Redfin reports that home-sale prices in neighborhoods that are walkable increased annually 2.3% to an average of $343,900 in July, compared to 4.3% growth in car-dependent areas.
The average sales price for a home in a car-dependent area is $312,100. According to the report, an area is deemed walkable if some activities can be accomplished on foot, opposed to have to use a vehicle.
Additionally, prices have been rising faster in car-dependent neighborhoods than in walkable areas since September 2018. Home prices increased faster in walkable neighborhoods than in car dependent ones for the four years prior.
“The trend reversal likely reflects that many homebuyers, chasing affordability, have been priced out of the most walkable neighborhoods,” the report states. “As a result, demand has grown stronger in car-dependent neighborhoods.”
Daryl Fairweather, Chief Economist for Redfin, said prices began to skyrocket for homes in the coastal markets during the second half of 2018, with prospective buyers being priced out of walkable neighborhoods.
“It’s not that people value walkability any less than they used to. Many homebuyers are simply relegated by their budgets to live in car-dependent areas, which have since seen demand and home prices grow at a faster rate,” Fairweather said. “The trend also has implications for society, with families becoming further segregated by class and race, as well as for the environment, as more demand in car-dependent areas means more carbon emissions.”
Home sales were down for both walkable and car-dependent areas in July, but walkable areas saw the biggest year-over-year drop at 7.1%. Car-dependent areas saw home sales fall 3.3% from last year.
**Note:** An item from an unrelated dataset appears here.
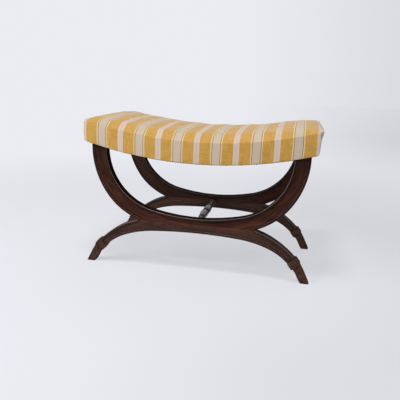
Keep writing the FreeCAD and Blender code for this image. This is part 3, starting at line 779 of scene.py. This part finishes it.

The supply of homes in walkable areas was down 7.4% from last year and car-dependent areas saw supply drop 10.6%.
San Jose, California, and Seattle, Washington, had the largest price drops in walkable areas, as the market saw prices fall 7.2% and 6.5%, respectively. Car-dependent neighborhoods in San Jose reported prices increased 1.9% and 1.5% in Seattle.
Pittsburgh, Pennsylvania (-5.6%), Oakland, California (-2.1%), San Diego, California (-1.9%), and Houston, Texas (-0.2%), also posted declines in walkable areas.
Home prices in walkable areas in Columbus, Ohio, had the highest growth, rising 16.3% annually.